As the next link explains http://en.wikipedia.org/wiki/Treaty_of_Brest-Litovsk the Brest-Litovsk peace treaty (between the Bolsheviks and countries of former Habsburg Empire, become known as ‘Central Powers’) expected the Baltic countries to become vassal states to Germany. Fortunately for former Livonians, Germany surrendered to the Allies ( armistice of 11 November, 1918 http://en.wikipedia.org/wiki/First_Armistice_at_Compi%C3%A8gne ) and signed the Versailles Peace Treaty http://en.wikipedia.org/wiki/Treaty_of_Versailles in June the following year.

Latvia declared its independence 7 days after the Armistice—on November 18. Because a peace treaty between German and Allied Powers was not to be signed for another six months, Germany, though a loser of the war, technically retained the Baltic countries in its sphere of influence. This influence, though strenuously denied by subsequent governments of Latvia, was to play a significant role in the evolution of Latvian politics.

The political situation for Latvia was complicated by the fact that the Bolsheviks were still fighting a Civil war (1918-1922) http://en.wikipedia.org/wiki/Latvian%E2%80%93Soviet_Peace_Treaty/ , and it took a young British officer to lead the Baltic German Landeswehr (the Baltic Germans were anticommunist in their political orientation) against the Soviets and push them from the country. A Peace Treaty was signed with the Soviet Union in 1920.

By 1918, “Jaunākās Ziņas”, the newspaper founded by my grandfather, had become under his editorship a huge success. It became an even greater success when following the signing of the peace treaty in Riga (1920), he agreed to a suggestion by a fellow Herrnhuter, a well known Latvian writer and editor at the newspaper, Karlis Skalbe, to publish free of charge advertisements of refugees returning to the country from exile and looking for lost relatives. It made the newspaper one of the most widely read newspapers (4-6 readers per issue) in the world.
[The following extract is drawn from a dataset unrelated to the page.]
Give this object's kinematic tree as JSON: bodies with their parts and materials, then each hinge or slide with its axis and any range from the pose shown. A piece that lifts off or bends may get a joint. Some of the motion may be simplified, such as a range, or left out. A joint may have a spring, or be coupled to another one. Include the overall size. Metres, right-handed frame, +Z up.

The newspaper was able to make a noteworthy cultural contribution to Latvians, when—on the proposal of Emiliya Benjamins, grandfather’s second wife—it began to publish a weekend magazine called “Leisure” (Atpuhta). Since the political leadership of the country by that time had been taken over by a ‘soft’ autocrat, Karlis Ulmanis, the editorial emphasis of the magazine was on strengthening nationalist cultural identity. President Ulmanis being single, Emiliya took on the role of the country’s ‘first lady’, often wearing a folkloric shawl. If one made a judgment of Latvians from pictures and photographs of the time, one would likely conclude that their culture was deeply imbedded in folklore and that their spiritual beliefs remained close to a pagan religion.

If there is criticism to be made of the newspaper editors’ perspective, what comes to mind is that the folkloric tradition followed the glossy views of consensual academic historians and anthropologists, and did not attempt to take a fresh and critical view of the folkloric tradition. Perhaps this was due to authoritarian views of the Lutheran church leadership.

What ailed the Latvian cultural tradition then and now is its conformity to an orthodox Catholic Christian viewpoint, when in fact inconsistencies and contradictions abound going as far back as the 12th and 13th centuries. (For example, the Crusade of 1208 against Lanquedoc coincided with the Crusade against the small kingdom of Jersika.) While the folk songs place great emphasis on the Sun as a symbol that plays the role of a guide and mother, and represents gentleness and endearment of all things of nature, the orthodox religious as well as academic points of view tend to ‘antique’ the tradition rather than enliven it and bring it forward into our own days.

This is where my digression from the theme of fascism as a vital communal element ends. Beginning with the next entry, I will see if I can find a way to bring ‘fascism’ to the fore again not on a note of anti-fascism, but reestablishment of an orientation toward the community. This is necessary if for no other reason than the trend toward federalization and globalization of ‘culture’ has worked to destroy communities to benefit an orientation toward political parties as pseudo communities or associations with but superficial interest in the community for its own sake.